_What the task asks_
Your task is to reproduce word for word the lines running from the line containing "obj.data = obj.data.copy()" to the line containing "# Headrest tablet", inclusive. Nothing else belongs in the answer.

_Supplied material_
++++++++++

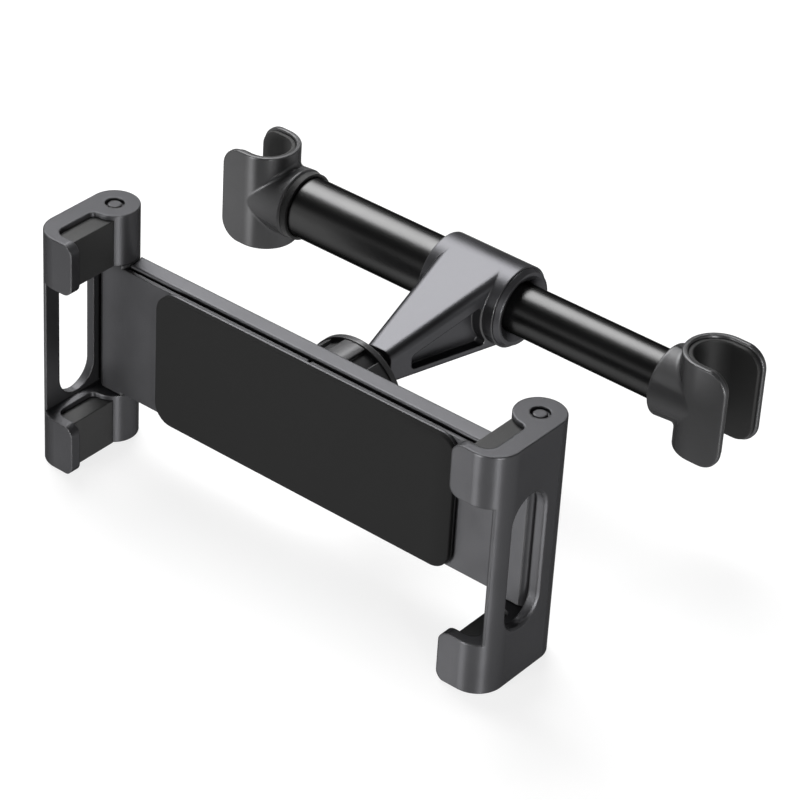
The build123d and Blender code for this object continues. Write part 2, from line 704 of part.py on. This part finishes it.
def build():
    """All sub-parts by name, in the mount's frame."""
    left_hook = hook(left_reach, left_boss_reach, outer_bore_r, left_spigot)
    right_hook = hook(right_reach, right_boss_reach, inner_bore_r, right_spigot)
    nodes = {
        "left_hook": left_hook,
        "left_hook_liner": hook_liner(left_reach),
        "left_collar_ring": collar_ring(),
        "outer_tube": outer_tube(),
        "hub_arm": hub_arm(),
        "hub_end_bush": hub_end_bush(),
        "ball_stud": ball_stud(),
        "crossbar_spring": crossbar_spring(),
        "right_hook": at_right_post(right_hook),
        "right_hook_liner": at_right_post(hook_liner(right_reach)),
        "inner_tube": inner_tube(),
        "guide_plug": guide_plug(),
        "socket_liner": socket_liner(),
        "ball_socket": ball_socket(),
        "collar_nut": collar_nut(),
    }
    arm = left_arm()
    pin = hinge_pin()
    spring = tension_spring()
    clamp_side = Pos(-pin_x, 0, 0) * clamp()
    upper = Pos(-pin_x, 0, 0) * clamp_insert(hook_zone, clamp_half - insert_drop)
    lower = Pos(-pin_x, 0, 0) * clamp_insert(-clamp_half, -hook_zone - insert_drop)
    holder = {
        "housing": housing(),
        "cover_plate": cover_plate(),
        "pad": pad_sheet(),
        "cover_screws": Compound(children=cover_screws()),
        "pinion_axle": pinion_axle(),
        "pinion": pinion(),
        "left_tension_spring": spring,
        "right_tension_spring": half_turn(spring),
        "left_arm": arm,
        "right_arm": half_turn(arm),
        "left_hinge_pin": pin,
        "right_hinge_pin": across(pin),
        "left_clamp": clamp_side,
        "right_clamp": across(clamp_side),
        "left_upper_insert": upper,
        "right_upper_insert": across(upper),
        "left_lower_insert": lower,
        "right_lower_insert": across(lower),
    }
    for name, shape in holder.items():
        nodes[name] = holder_place * shape
    return nodes


os.makedirs("parts", exist_ok=True)
for node_name, node_shape in build().items():
    export_step(node_shape, f"parts/{node_name}.step")
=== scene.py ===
import math

import bpy
from mathutils import Matrix, Vector


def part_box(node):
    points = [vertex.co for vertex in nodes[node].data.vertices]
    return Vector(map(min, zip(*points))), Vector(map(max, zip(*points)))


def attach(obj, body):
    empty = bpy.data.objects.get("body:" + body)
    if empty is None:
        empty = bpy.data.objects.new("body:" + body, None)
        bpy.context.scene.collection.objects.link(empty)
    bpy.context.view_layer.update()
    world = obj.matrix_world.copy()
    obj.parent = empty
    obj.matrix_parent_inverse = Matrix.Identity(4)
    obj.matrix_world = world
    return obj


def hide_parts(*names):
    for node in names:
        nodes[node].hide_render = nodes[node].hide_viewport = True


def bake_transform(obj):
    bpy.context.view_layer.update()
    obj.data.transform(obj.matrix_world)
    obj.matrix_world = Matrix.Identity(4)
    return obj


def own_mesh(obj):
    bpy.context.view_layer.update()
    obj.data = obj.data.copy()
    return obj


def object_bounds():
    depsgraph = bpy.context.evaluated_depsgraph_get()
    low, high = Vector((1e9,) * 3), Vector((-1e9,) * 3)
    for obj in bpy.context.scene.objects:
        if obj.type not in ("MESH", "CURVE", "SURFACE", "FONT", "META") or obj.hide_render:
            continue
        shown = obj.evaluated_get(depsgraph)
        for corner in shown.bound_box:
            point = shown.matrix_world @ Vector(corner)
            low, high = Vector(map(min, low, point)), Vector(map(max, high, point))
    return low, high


# Headrest tablet mount, dressed for a studio picture. All lengths are in metres.

# Camera at the photograph's angle
CAMERA_AT = (0.5747, -0.6813, 0.5290)
CAMERA_YAW = math.radians(37.32)
CAMERA_PITCH = math.radians(34.11)
CAMERA_ROLL = math.radians(3.53)
FOCAL_LENGTH_PX = 3443.0
PICTURE_PX = 800.0
SENSOR_MM = 36.0
CLIP_END = 50.0

# Floor
FLOOR_HALF_SIZE = 6.0
FLOOR_GAP = 0.0001      # keeps the feet clear of the floor
FLOOR_COLOUR = 0.26
FLOOR_GLOW = 0.79       # what the floor's own light adds for the camera and for reflections

# Surroundings
WORLD_LIGHT = 0.2       # strength of the surroundings as light on the object
WALLS = 1.0             # strength of the white walls that the camera and reflections see
WALL_TOP = 0.2          # sine of the height at which the walls begin to darken
CEILING_START = 0.5     # sine of the height at which the ceiling has its full darkness
CEILING = 0.03          # strength of the dark ceiling between the lamps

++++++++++

_Output_
    obj.data = obj.data.copy()
    return obj


def object_bounds():
    depsgraph = bpy.context.evaluated_depsgraph_get()
    low, high = Vector((1e9,) * 3), Vector((-1e9,) * 3)
    for obj in bpy.context.scene.objects:
        if obj.type not in ("MESH", "CURVE", "SURFACE", "FONT", "META") or obj.hide_render:
            continue
        shown = obj.evaluated_get(depsgraph)
        for corner in shown.bound_box:
            point = shown.matrix_world @ Vector(corner)
            low, high = Vector(map(min, low, point)), Vector(map(max, high, point))
    return low, high


# Headrest tablet mount, dressed for a studio picture. All lengths are in metres.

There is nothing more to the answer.